• [What to produce] Lines containing the string "type" are to be collected in full.

• [Records supplied]

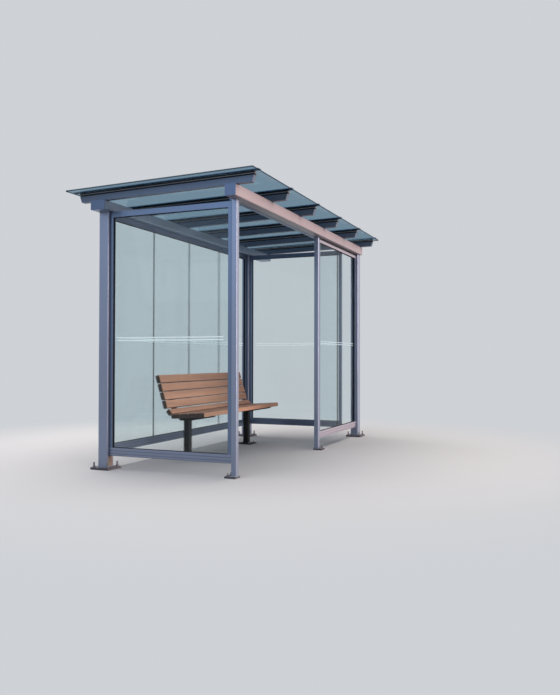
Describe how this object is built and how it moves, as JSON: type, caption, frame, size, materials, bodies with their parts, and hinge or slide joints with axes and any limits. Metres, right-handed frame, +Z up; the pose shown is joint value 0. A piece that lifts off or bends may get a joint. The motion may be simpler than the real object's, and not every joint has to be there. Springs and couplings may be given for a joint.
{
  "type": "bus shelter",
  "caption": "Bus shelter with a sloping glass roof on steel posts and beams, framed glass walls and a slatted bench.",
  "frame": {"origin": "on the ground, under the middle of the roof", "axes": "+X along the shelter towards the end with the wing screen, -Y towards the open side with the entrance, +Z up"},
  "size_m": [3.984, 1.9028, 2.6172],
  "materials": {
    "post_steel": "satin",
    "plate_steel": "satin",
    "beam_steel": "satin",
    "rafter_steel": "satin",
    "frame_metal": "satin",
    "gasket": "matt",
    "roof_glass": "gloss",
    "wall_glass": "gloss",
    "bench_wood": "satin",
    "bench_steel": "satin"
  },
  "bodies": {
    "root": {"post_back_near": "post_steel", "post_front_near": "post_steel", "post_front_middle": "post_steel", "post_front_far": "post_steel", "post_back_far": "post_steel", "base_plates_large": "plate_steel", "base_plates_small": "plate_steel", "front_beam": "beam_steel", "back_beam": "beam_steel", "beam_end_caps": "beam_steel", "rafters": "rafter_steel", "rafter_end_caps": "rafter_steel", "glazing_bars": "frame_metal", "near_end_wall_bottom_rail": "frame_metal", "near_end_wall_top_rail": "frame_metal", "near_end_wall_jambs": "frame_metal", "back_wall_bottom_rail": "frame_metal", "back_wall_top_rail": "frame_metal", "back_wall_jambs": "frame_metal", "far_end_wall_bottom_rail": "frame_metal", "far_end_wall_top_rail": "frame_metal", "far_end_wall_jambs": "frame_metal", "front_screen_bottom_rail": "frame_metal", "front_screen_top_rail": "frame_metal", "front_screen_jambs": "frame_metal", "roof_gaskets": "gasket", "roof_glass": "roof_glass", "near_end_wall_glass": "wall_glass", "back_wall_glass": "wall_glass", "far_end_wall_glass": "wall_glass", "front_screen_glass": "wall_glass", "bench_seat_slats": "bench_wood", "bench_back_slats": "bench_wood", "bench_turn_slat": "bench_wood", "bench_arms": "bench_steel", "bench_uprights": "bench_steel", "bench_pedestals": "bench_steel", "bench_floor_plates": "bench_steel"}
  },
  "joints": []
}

---

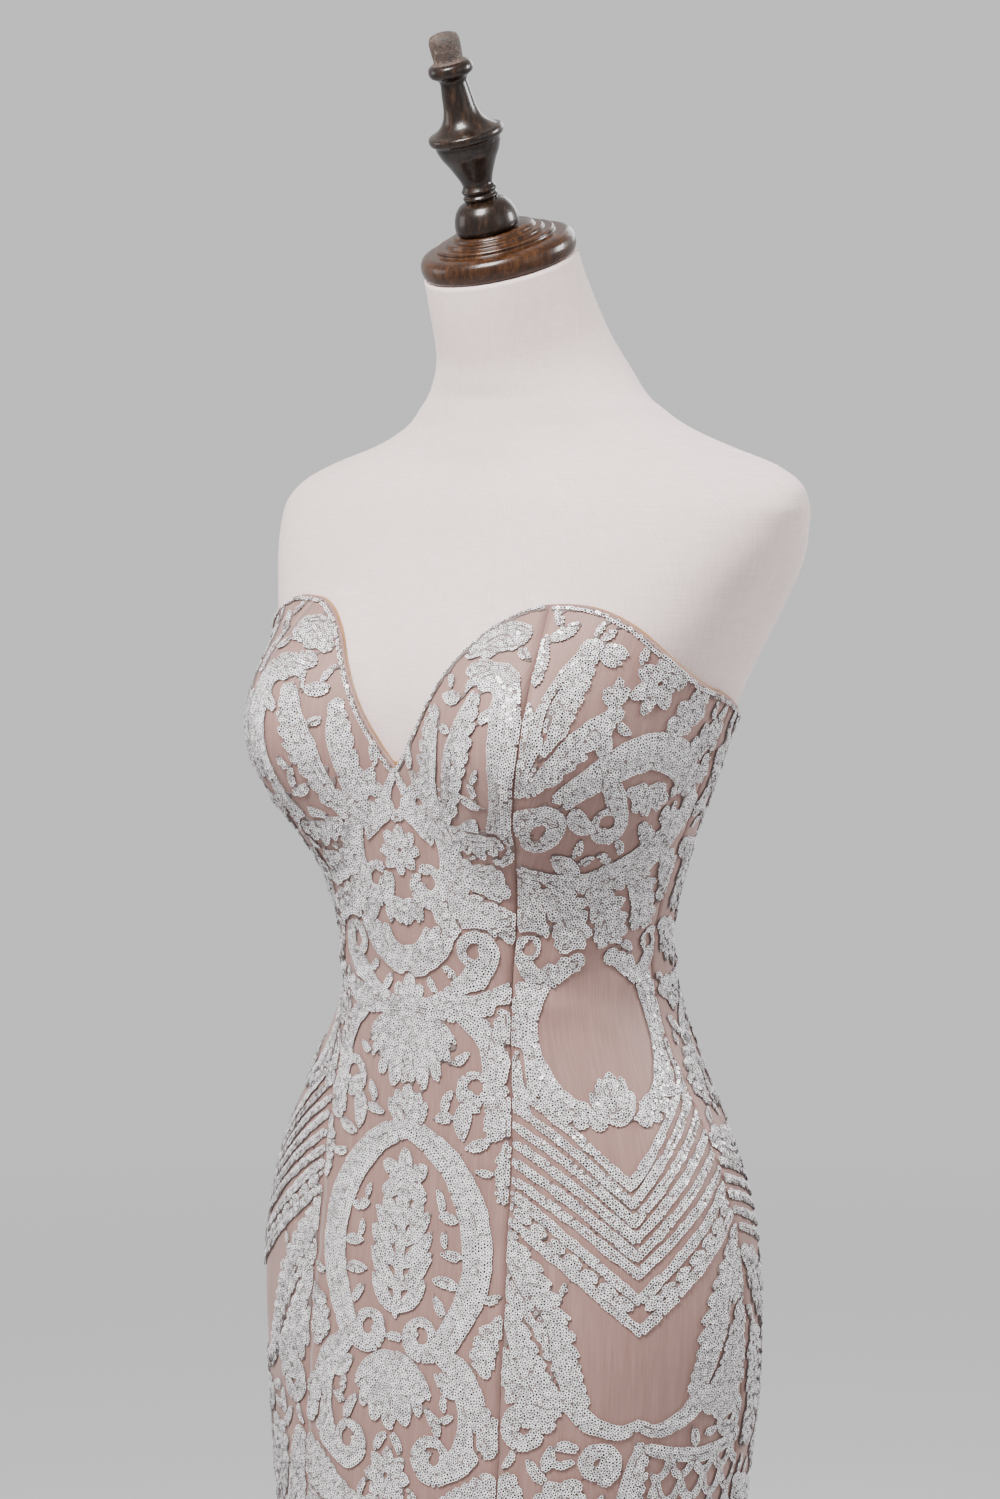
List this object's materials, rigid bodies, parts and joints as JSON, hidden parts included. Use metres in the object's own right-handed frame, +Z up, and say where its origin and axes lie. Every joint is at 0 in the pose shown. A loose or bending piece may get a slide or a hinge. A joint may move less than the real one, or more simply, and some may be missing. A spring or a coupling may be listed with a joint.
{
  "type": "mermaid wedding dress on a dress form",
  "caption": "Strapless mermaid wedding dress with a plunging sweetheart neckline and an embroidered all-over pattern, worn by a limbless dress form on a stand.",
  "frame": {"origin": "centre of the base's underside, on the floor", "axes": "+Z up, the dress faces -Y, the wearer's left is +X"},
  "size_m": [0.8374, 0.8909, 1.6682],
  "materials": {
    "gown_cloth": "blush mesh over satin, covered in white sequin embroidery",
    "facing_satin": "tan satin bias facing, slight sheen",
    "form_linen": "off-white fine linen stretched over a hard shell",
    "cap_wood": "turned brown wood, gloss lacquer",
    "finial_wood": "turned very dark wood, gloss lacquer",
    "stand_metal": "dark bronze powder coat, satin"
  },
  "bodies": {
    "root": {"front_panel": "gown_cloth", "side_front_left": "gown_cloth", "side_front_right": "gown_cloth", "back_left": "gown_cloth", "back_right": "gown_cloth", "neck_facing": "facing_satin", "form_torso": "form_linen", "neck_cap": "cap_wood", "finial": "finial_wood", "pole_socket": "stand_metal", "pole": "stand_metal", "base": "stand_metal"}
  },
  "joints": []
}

--

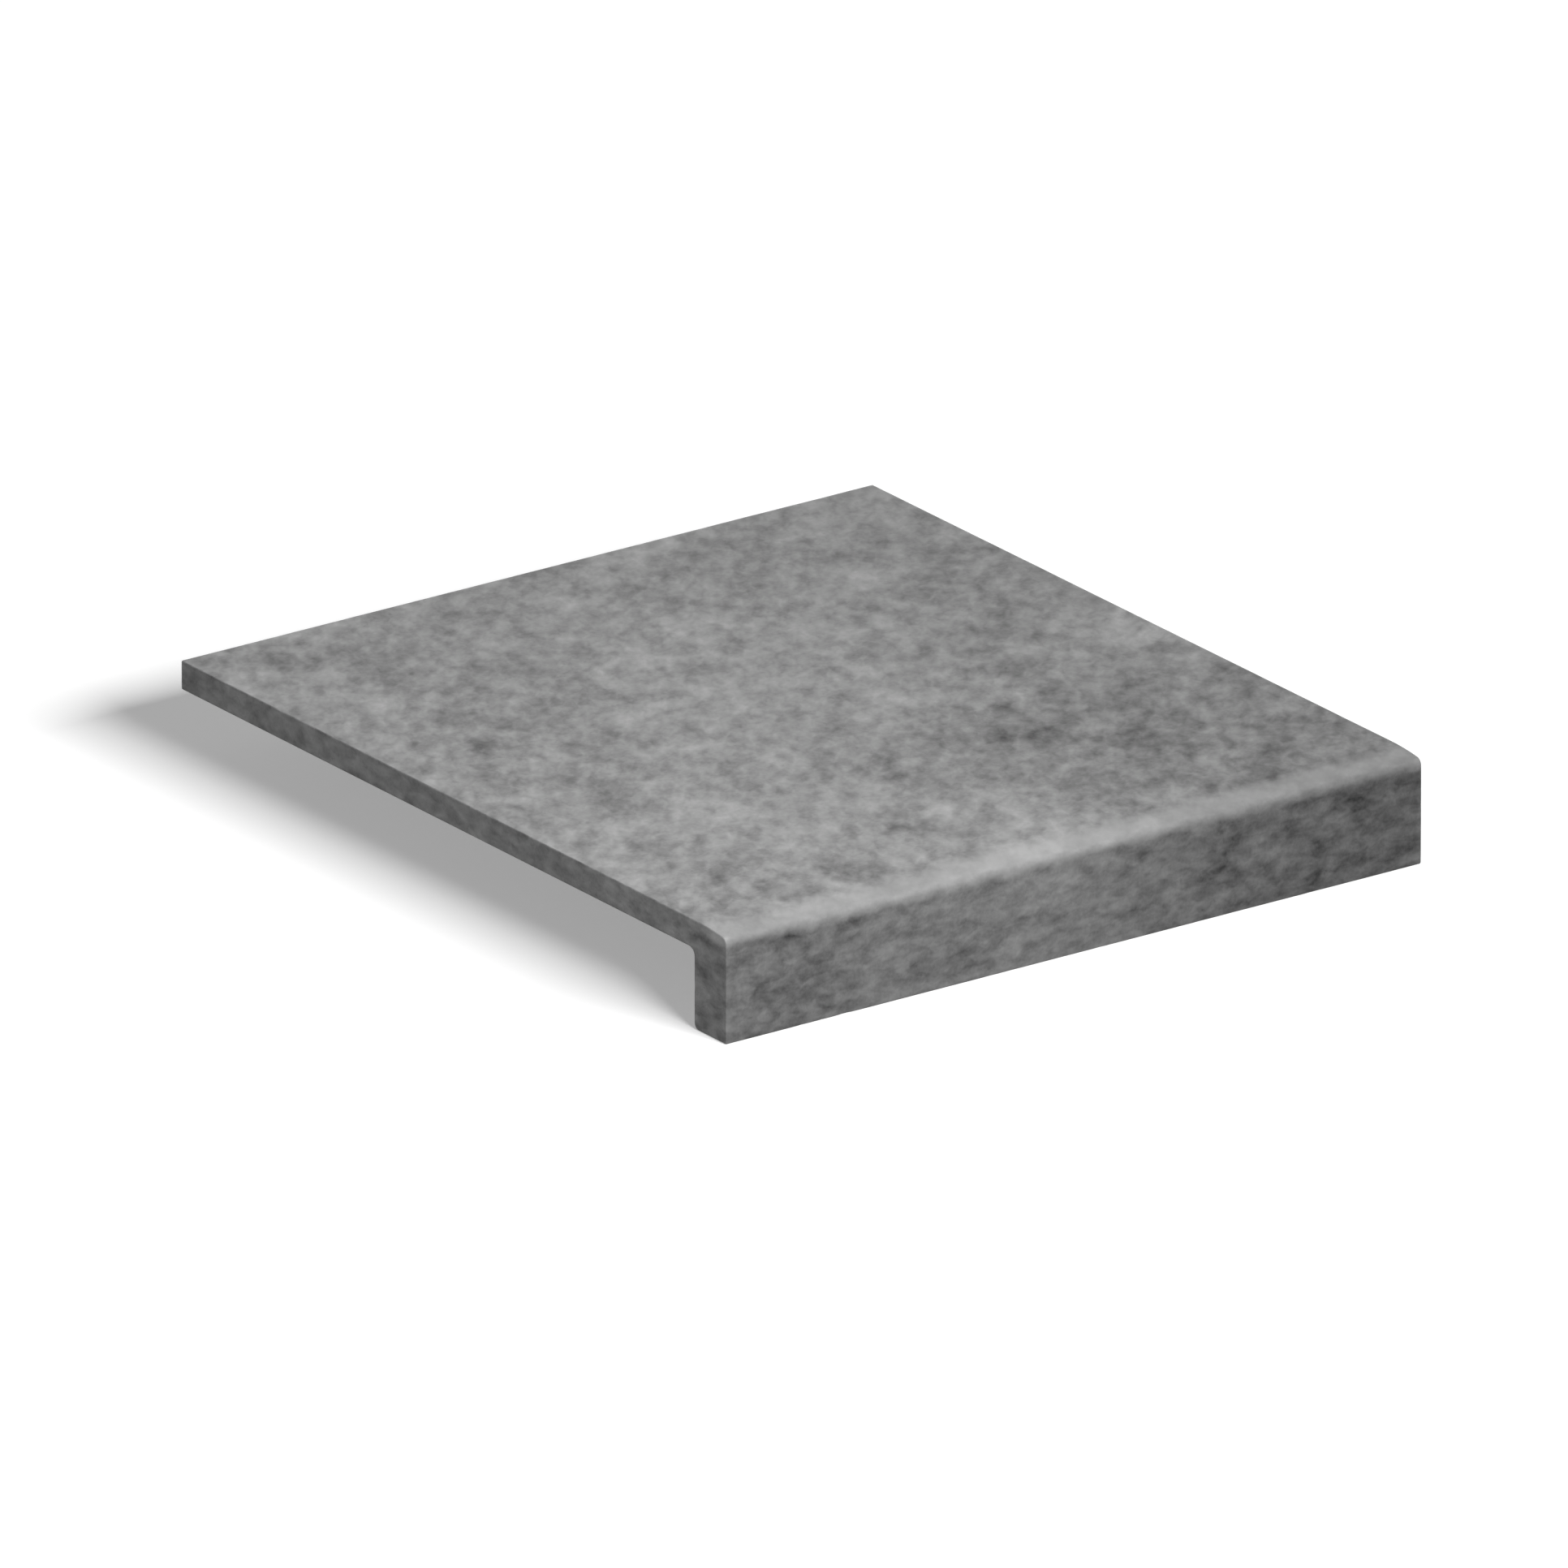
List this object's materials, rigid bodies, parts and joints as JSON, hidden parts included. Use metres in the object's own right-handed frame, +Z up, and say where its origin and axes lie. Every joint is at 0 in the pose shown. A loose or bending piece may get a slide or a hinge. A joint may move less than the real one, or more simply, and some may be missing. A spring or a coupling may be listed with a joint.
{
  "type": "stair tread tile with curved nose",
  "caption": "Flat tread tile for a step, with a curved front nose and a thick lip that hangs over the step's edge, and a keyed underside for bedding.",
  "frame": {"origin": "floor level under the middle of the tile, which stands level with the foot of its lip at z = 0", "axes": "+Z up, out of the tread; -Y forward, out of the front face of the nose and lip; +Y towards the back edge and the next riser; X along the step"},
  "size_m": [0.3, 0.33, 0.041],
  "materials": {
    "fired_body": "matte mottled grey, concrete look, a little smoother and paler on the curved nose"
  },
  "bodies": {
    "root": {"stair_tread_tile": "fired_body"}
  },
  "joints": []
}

• [Full answer]
Describe how this object is built and how it moves, as JSON: type, caption, frame, size, materials, bodies with their parts, and hinge or slide joints with axes and any limits. Metres, right-handed frame, +Z up; the pose shown is joint value 0. A piece that lifts off or bends may get a joint. The motion may be simpler than the real object's, and not every joint has to be there. Springs and couplings may be given for a joint.
  "type": "bus shelter",
  "type": "mermaid wedding dress on a dress form",
  "type": "stair tread tile with curved nose",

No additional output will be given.